Report: Al-Qaeda Shot Down Emirati Fighter with Russian Missile in Yemen

al Qaeda forces AP

A troubling report from the UK Independent says that al-Qaeda has acquired sophisticated surface-to-air missiles from battlefields like Syria, Iraq, and Yemen and used a battle-tested Russian missile system to shoot down a French-made Mirage fighter jet, flown by the United Arab Emirates over Yemen.

According to the Independent, the shoot-down happened on March 14, sending the crippled Mirage into the side of a mountain near the port city (and capital-in-exile) of Aden.

Official reports claim the fighter crashed due to a “technical malfunction,” but the Independent’s source dismisses that cover story and says the jet was taken out by al-Qaeda, which is busy firming up its grip on rural Yemen while the legal government, backed by a Saudi-led coalition, and the Iran-backed Houthi insurgents blast away at each other.

The source says the weapon involved was a Russian-made SA-7 “Strela” shoulder-launched heat-seeking missile, which can hit targets up to 1,500 meters in altitude. This would suggest “the Mirage was flying low in a strafing run on the AQAP positions when it was hit,” according to the Independent.

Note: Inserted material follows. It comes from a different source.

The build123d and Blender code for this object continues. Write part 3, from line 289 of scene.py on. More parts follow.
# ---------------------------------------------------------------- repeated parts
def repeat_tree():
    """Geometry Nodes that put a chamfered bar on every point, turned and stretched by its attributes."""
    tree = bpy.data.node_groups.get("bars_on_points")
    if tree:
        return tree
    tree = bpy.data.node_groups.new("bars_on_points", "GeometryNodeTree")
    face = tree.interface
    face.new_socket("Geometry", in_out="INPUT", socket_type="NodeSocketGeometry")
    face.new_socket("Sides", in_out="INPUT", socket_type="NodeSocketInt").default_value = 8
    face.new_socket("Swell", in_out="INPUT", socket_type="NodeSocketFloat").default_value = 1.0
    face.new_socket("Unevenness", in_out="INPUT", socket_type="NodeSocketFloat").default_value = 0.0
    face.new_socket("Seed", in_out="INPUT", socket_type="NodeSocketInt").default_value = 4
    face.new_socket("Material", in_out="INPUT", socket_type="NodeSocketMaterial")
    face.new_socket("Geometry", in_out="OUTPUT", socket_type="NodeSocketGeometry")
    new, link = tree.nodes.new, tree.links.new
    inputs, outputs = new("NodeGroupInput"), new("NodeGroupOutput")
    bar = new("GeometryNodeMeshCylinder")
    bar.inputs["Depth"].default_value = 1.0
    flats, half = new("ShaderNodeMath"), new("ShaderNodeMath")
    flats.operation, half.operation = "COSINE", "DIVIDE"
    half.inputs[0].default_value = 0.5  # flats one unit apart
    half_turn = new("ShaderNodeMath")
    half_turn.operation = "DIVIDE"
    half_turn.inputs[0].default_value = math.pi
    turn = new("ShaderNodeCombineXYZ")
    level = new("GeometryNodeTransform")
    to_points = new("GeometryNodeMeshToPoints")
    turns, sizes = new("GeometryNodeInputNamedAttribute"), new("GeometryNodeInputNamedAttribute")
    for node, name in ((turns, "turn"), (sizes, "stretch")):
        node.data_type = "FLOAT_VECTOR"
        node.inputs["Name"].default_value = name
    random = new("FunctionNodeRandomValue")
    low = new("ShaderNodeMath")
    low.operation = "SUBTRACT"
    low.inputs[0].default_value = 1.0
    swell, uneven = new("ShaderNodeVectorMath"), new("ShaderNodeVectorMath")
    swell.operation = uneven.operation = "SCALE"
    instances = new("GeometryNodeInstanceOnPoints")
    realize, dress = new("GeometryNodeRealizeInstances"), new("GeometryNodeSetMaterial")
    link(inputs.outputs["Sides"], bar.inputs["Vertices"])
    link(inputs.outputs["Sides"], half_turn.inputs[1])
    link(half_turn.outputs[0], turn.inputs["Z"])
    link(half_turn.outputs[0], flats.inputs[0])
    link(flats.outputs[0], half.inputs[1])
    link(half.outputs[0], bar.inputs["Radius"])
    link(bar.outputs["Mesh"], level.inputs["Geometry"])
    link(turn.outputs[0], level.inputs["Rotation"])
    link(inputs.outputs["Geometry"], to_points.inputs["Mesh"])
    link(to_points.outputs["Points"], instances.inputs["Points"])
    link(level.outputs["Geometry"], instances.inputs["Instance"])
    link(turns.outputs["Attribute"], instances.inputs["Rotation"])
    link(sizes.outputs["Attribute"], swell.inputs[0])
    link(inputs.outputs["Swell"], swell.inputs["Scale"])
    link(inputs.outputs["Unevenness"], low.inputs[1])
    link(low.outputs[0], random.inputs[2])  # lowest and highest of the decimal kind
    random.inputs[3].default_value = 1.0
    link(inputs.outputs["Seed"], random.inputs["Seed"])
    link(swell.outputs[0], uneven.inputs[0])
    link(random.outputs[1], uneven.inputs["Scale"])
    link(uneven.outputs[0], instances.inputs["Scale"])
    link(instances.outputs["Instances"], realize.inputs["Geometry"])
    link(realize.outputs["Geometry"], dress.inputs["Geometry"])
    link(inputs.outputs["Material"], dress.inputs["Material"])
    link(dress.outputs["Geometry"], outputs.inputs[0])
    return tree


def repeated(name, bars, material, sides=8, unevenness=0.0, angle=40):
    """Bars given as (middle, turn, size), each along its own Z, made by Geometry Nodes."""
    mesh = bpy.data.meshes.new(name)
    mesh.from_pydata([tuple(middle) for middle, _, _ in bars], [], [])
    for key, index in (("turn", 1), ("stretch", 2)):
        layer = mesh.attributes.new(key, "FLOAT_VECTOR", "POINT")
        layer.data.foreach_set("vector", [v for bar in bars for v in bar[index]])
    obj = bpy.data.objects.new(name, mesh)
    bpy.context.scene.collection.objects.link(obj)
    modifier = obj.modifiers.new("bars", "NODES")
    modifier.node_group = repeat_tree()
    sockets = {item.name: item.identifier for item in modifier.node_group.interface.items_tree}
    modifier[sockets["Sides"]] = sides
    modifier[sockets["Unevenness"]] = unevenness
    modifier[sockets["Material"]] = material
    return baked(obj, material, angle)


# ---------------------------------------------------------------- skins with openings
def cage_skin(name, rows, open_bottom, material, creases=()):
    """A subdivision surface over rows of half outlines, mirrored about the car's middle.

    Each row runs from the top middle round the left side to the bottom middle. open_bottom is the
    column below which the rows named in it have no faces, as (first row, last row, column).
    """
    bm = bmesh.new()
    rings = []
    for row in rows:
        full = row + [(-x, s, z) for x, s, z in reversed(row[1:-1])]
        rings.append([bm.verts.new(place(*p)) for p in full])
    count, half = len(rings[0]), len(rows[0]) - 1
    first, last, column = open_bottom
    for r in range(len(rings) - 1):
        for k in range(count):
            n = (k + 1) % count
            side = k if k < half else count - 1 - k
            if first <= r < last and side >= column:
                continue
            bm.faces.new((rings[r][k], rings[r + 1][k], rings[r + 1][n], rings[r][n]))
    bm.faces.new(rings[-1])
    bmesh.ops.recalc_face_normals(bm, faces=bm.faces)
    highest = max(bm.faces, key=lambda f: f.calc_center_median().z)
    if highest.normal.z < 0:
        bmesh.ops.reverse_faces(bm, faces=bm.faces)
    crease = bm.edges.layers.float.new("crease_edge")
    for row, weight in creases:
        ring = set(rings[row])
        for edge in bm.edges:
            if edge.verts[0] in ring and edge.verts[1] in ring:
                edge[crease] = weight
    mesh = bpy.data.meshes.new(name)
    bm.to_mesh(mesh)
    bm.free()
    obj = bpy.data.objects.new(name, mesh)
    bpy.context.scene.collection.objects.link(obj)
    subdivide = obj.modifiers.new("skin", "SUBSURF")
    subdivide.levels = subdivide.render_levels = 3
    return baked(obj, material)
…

This account was backed up by a second source with “close links with the Saudi intelligence service,” which suggested al-Qaeda picked up the SA-7 by raiding military bases in Yemen.

This source warned that al-Qaeda is “smarter than the Islamic State” and has been “playing the long game” by forming alliances with local tribes, rather than terrorizing them into submission as ISIS does.

Using such methods, al-Qaeda has effectively taken control of “the oil-rich governate of Hadhramaut, together with the coastal city of Mukalla,” plus much of the southern governate of Shabwah, where well-stocked military bases can be found.

The growing al-Qaeda inventory is not limited to Russian weapons, either, as the Saudi-linked intelligence source claimed “co-operative army officers” in Yemen were “making it easy for the jihadists to get weapons, many of them supplied by the Americans to the Yemeni army during the presidency of Ali Abdullah Saleh.” Saleh was deposed in 2012, and is aligned with the Houthi rebels and Iran.

As if that were not bad enough, the source claimed al-Qaeda has been able to poach weapons from both sides in the Yemeni civil war, because corrupt troops loyal to the current Saudi-backed president, Abd Rabbuh Mansur Hadi, are also willing to sell their equipment to terrorists.

Opinions are divided on what a cease-fire between the Hadi government and Houthi insurgents would mean for al-Qaeda in Yemen. The U.S. has been steadily picking off al-Qaeda camps with drone strikes for years, with the latest round of drone attacks reportedly killing at least 14 suspected militants over the weekend.

Ominously, International Business Times notes that one of the drone targets was a government intelligence headquarters in the provincial capital of Zinjibar that was being used as a base by al-Qaeda, adding credence to the Independent’s assertions that the terrorist organization has been raiding military and government facilities.